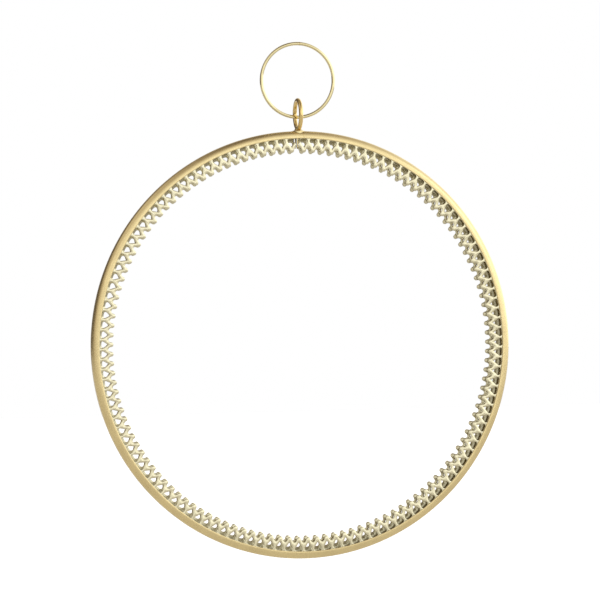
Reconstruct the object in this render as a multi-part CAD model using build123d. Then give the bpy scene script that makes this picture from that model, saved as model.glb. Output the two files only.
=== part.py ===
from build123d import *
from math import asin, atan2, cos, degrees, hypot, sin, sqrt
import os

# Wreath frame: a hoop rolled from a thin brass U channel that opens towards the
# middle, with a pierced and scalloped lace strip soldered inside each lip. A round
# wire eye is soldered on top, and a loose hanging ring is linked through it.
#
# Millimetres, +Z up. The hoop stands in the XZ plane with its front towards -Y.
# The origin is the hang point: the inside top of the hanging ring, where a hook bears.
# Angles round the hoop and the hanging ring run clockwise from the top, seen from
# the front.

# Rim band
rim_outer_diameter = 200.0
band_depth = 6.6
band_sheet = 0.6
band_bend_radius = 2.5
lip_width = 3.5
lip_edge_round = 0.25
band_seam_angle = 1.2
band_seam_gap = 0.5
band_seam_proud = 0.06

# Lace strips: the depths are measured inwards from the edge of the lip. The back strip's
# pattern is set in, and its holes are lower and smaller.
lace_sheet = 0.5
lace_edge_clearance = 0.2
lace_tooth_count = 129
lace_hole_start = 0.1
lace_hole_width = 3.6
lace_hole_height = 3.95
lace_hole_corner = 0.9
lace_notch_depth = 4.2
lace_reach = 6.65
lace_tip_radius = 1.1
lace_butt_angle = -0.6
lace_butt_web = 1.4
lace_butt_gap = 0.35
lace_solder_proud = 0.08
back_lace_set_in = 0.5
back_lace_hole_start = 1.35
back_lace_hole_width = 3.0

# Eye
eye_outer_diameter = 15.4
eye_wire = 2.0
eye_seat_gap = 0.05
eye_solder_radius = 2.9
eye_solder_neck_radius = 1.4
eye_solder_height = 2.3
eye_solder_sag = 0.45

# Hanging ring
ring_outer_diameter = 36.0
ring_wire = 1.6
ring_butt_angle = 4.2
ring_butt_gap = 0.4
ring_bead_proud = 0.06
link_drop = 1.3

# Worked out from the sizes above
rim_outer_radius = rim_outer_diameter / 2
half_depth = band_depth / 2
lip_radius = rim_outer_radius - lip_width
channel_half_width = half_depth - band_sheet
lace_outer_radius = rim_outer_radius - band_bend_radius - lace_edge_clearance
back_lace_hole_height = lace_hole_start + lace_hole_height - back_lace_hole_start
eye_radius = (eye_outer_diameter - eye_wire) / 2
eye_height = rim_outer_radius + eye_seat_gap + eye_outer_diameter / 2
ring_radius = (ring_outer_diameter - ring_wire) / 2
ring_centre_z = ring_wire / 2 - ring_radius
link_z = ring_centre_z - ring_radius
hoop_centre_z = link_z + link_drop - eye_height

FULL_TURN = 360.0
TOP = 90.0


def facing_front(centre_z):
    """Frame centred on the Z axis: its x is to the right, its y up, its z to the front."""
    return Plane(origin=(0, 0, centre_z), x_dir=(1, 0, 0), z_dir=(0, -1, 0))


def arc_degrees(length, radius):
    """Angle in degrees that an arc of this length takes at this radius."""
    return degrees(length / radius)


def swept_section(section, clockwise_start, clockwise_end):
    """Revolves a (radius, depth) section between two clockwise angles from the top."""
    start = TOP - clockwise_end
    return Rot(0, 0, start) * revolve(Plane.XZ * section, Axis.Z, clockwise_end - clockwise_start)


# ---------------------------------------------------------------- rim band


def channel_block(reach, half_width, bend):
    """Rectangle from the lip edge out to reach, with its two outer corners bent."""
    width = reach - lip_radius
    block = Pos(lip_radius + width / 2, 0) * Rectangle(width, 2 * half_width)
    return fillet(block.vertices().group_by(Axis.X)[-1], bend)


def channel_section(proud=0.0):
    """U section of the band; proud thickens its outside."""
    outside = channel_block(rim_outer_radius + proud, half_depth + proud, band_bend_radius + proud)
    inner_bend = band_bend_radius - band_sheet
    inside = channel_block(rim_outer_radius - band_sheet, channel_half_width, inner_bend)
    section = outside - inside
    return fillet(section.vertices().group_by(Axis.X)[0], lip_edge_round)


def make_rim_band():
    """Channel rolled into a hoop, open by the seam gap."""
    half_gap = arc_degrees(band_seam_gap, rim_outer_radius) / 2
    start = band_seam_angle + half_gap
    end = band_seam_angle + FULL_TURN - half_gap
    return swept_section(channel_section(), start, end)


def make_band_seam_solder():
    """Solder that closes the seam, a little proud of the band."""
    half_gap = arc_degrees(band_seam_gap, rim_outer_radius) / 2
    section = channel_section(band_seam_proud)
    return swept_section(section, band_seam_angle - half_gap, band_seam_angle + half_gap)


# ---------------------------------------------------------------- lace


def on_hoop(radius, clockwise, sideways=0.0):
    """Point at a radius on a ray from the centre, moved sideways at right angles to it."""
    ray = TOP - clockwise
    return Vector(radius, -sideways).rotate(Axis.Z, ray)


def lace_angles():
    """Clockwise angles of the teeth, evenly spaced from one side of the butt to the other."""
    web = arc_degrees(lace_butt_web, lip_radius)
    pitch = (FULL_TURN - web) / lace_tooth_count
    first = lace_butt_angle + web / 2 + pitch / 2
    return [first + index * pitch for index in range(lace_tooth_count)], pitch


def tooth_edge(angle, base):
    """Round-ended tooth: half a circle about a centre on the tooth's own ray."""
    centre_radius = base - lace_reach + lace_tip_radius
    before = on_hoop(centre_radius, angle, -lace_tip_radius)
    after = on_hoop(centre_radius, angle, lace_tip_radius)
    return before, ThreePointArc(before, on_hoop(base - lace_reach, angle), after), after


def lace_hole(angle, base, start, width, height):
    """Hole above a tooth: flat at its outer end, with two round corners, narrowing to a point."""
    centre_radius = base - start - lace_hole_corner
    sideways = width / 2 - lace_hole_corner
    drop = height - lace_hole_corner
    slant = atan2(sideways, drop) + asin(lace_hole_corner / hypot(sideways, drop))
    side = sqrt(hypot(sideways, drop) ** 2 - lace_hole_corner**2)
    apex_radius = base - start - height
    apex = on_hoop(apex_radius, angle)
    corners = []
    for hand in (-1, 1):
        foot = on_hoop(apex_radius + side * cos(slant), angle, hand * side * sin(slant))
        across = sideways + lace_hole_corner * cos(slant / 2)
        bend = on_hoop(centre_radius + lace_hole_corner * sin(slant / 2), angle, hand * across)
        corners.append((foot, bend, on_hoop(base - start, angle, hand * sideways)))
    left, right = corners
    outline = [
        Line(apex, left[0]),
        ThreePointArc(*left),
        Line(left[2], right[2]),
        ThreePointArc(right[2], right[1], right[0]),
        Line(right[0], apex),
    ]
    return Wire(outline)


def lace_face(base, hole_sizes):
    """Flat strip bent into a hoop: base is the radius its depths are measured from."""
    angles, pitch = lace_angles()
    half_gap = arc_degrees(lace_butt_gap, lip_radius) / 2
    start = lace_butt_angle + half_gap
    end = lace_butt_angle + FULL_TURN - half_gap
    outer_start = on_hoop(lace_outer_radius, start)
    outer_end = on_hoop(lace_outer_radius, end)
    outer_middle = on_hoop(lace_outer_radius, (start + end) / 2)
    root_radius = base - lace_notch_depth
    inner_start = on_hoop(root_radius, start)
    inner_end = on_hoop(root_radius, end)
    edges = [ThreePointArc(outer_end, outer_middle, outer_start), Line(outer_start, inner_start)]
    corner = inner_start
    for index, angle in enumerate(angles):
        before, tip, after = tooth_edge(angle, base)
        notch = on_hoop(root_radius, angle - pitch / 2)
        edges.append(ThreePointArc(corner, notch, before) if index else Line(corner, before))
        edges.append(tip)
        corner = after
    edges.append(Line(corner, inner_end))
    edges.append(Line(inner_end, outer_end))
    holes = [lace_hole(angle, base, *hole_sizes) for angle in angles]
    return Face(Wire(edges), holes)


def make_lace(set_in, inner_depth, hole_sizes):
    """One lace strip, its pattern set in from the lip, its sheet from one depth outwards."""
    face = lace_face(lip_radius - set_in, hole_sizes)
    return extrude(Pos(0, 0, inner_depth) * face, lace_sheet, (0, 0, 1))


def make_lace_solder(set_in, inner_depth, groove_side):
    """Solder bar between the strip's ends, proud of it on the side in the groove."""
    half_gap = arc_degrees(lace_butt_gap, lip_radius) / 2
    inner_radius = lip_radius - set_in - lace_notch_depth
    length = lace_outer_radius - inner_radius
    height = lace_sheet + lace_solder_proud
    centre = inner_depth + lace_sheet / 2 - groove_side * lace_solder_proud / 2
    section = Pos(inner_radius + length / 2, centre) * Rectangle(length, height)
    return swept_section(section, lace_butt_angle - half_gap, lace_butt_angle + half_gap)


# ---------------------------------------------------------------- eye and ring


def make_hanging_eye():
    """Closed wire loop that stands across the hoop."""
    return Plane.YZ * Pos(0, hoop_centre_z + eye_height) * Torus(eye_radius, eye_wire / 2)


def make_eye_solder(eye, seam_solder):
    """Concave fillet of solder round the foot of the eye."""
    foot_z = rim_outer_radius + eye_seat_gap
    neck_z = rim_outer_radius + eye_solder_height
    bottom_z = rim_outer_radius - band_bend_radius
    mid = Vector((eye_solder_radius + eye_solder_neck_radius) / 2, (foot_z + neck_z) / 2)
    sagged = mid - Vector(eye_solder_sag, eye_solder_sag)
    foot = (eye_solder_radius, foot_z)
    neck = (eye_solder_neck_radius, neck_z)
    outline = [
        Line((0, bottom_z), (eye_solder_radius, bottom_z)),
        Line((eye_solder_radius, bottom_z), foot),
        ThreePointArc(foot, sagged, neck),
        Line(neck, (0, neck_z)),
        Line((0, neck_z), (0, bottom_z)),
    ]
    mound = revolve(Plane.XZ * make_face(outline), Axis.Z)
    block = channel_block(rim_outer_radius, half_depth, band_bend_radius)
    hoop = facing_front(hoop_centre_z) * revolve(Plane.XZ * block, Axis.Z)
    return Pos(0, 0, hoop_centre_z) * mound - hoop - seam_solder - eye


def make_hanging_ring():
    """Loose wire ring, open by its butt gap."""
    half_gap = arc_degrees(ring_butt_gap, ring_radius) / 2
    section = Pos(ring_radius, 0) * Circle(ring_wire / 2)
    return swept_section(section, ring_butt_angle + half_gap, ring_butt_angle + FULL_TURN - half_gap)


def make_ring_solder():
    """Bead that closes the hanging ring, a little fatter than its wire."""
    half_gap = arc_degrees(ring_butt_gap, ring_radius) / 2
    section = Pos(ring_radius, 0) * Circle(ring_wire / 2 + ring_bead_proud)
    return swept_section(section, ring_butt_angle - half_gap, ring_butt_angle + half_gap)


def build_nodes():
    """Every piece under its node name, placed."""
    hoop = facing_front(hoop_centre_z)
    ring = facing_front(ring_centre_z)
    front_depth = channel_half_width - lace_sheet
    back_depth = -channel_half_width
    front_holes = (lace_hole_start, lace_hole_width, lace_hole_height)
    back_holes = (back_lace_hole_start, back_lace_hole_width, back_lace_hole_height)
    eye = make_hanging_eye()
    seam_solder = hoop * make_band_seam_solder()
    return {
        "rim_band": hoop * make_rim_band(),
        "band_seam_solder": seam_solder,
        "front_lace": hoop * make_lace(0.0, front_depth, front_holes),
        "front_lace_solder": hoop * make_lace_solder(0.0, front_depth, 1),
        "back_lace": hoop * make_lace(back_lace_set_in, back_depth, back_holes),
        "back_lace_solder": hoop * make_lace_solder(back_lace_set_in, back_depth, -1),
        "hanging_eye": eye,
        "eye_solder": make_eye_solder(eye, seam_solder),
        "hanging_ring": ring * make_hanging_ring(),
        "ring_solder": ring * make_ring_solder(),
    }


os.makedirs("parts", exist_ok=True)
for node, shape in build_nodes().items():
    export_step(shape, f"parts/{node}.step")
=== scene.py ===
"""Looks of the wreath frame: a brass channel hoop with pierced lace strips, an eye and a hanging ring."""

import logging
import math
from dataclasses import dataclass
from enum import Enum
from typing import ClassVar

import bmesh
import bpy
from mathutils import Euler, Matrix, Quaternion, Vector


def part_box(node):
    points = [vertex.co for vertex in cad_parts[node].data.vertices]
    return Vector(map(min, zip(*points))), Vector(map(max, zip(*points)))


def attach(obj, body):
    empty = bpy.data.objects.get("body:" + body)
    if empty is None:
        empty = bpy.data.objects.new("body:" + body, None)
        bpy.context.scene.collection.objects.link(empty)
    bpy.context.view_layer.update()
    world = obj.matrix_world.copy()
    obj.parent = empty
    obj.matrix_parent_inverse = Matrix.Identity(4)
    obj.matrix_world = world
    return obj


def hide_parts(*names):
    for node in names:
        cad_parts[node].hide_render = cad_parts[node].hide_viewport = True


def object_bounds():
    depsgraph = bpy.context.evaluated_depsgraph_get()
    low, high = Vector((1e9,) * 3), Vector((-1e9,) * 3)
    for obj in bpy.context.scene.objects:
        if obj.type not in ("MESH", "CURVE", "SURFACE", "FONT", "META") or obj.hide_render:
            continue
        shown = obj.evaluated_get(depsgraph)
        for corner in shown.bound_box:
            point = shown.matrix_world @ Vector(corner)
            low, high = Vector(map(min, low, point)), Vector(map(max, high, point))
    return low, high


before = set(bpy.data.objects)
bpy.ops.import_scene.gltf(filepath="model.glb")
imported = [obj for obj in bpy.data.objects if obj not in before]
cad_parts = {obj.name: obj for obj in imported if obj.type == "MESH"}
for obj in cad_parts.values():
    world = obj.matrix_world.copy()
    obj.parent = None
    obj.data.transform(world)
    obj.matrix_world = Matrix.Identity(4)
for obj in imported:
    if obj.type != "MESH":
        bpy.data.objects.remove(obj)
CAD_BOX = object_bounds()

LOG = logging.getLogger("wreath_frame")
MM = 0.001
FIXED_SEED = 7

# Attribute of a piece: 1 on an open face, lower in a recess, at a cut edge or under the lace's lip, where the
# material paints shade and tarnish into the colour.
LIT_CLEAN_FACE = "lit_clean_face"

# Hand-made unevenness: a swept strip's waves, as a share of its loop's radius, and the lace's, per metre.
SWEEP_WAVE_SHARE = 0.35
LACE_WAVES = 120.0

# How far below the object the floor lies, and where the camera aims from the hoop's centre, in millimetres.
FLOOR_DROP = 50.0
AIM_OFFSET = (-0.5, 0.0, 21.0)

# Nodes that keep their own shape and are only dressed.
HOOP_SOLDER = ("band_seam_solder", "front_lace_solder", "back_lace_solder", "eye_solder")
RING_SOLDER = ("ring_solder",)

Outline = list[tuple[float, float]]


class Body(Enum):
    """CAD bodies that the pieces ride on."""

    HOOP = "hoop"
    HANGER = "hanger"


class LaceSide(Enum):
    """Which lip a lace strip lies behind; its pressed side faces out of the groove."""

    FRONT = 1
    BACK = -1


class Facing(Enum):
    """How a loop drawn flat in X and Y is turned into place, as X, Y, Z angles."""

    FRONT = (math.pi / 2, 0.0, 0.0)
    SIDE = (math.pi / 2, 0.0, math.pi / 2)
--
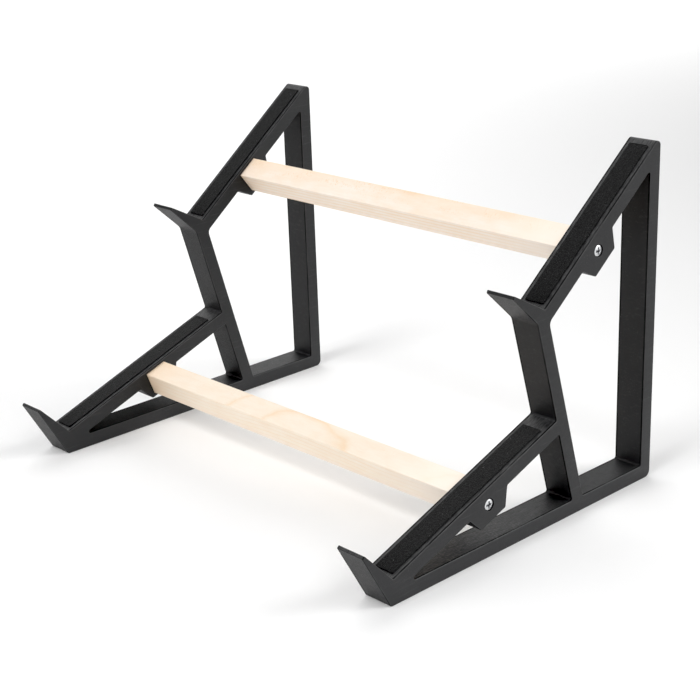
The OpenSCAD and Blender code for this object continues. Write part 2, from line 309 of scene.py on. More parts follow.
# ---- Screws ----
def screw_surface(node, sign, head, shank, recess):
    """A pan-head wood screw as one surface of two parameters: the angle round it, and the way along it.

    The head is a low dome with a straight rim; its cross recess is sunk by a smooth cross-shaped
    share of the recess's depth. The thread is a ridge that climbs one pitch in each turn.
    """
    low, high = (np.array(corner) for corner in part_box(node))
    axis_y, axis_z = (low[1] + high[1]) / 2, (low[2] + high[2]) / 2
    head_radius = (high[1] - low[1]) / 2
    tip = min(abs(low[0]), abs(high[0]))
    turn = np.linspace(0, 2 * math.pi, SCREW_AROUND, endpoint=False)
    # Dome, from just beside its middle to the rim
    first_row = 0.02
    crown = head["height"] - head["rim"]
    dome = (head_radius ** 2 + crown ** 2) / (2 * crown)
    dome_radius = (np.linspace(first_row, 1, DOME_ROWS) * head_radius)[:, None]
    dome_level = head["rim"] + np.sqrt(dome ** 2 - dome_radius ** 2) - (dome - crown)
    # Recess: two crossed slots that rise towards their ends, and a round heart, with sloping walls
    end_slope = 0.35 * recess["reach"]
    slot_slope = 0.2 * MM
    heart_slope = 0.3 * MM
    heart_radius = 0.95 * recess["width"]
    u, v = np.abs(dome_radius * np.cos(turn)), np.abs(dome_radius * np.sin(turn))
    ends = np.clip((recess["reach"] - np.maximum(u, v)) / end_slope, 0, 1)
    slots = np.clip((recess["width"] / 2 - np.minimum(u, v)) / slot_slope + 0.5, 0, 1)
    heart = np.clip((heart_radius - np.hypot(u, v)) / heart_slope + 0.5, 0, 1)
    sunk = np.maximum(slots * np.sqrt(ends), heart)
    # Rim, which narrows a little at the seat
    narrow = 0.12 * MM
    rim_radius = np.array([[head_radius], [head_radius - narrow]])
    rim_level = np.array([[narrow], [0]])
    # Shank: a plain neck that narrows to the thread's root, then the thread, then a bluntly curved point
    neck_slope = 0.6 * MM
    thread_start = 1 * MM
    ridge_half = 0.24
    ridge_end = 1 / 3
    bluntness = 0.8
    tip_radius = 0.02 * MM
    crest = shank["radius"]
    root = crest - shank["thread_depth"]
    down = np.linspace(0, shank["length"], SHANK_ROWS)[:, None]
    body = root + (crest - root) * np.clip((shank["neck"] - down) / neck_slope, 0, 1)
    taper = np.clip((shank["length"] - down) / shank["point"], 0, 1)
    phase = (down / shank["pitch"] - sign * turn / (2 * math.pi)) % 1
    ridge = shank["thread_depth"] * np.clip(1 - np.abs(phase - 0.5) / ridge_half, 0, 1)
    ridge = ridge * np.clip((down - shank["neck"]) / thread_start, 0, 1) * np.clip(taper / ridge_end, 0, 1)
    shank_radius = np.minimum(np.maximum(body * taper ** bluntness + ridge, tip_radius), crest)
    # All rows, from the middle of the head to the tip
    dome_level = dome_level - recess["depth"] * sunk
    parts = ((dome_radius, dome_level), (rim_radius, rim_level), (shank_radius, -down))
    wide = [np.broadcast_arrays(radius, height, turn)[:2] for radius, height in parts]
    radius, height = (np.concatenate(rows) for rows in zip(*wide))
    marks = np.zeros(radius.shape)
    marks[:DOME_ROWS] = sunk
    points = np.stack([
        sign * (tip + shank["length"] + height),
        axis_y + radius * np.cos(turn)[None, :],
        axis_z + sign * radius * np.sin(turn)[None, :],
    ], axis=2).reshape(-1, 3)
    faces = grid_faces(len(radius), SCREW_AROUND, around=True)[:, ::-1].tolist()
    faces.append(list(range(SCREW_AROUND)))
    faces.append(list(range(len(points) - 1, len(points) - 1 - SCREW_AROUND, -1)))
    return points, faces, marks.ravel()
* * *
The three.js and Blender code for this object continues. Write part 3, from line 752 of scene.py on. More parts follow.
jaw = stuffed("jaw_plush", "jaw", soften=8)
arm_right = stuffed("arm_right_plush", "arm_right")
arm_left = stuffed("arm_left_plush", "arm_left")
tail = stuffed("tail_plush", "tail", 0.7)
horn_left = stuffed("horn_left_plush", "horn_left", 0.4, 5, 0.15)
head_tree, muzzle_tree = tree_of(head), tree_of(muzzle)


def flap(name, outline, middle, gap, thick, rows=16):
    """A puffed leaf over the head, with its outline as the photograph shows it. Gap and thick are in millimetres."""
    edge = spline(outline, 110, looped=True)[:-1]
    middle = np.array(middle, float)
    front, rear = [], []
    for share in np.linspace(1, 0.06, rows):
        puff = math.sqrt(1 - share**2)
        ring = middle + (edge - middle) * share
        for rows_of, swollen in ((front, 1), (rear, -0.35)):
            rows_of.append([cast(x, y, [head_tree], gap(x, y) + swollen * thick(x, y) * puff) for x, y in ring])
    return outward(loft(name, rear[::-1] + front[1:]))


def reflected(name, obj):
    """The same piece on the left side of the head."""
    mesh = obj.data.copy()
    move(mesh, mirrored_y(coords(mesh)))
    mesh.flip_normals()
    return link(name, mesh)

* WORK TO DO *
Extract the lines from the line with "seam_solder = hoop" to the line with "bpy.context.view_layer.update()", inclusive, reproducing them exactly and leaving out every other line.

* ANSWER FOR THIS EXERCISE *
    seam_solder = hoop * make_band_seam_solder()
    return {
        "rim_band": hoop * make_rim_band(),
        "band_seam_solder": seam_solder,
        "front_lace": hoop * make_lace(0.0, front_depth, front_holes),
        "front_lace_solder": hoop * make_lace_solder(0.0, front_depth, 1),
        "back_lace": hoop * make_lace(back_lace_set_in, back_depth, back_holes),
        "back_lace_solder": hoop * make_lace_solder(back_lace_set_in, back_depth, -1),
        "hanging_eye": eye,
        "eye_solder": make_eye_solder(eye, seam_solder),
        "hanging_ring": ring * make_hanging_ring(),
        "ring_solder": ring * make_ring_solder(),
    }


os.makedirs("parts", exist_ok=True)
for node, shape in build_nodes().items():
    export_step(shape, f"parts/{node}.step")
=== scene.py ===
"""Looks of the wreath frame: a brass channel hoop with pierced lace strips, an eye and a hanging ring."""

import logging
import math
from dataclasses import dataclass
from enum import Enum
from typing import ClassVar

import bmesh
import bpy
from mathutils import Euler, Matrix, Quaternion, Vector


def part_box(node):
    points = [vertex.co for vertex in cad_parts[node].data.vertices]
    return Vector(map(min, zip(*points))), Vector(map(max, zip(*points)))


def attach(obj, body):
    empty = bpy.data.objects.get("body:" + body)
    if empty is None:
        empty = bpy.data.objects.new("body:" + body, None)
        bpy.context.scene.collection.objects.link(empty)
    bpy.context.view_layer.update()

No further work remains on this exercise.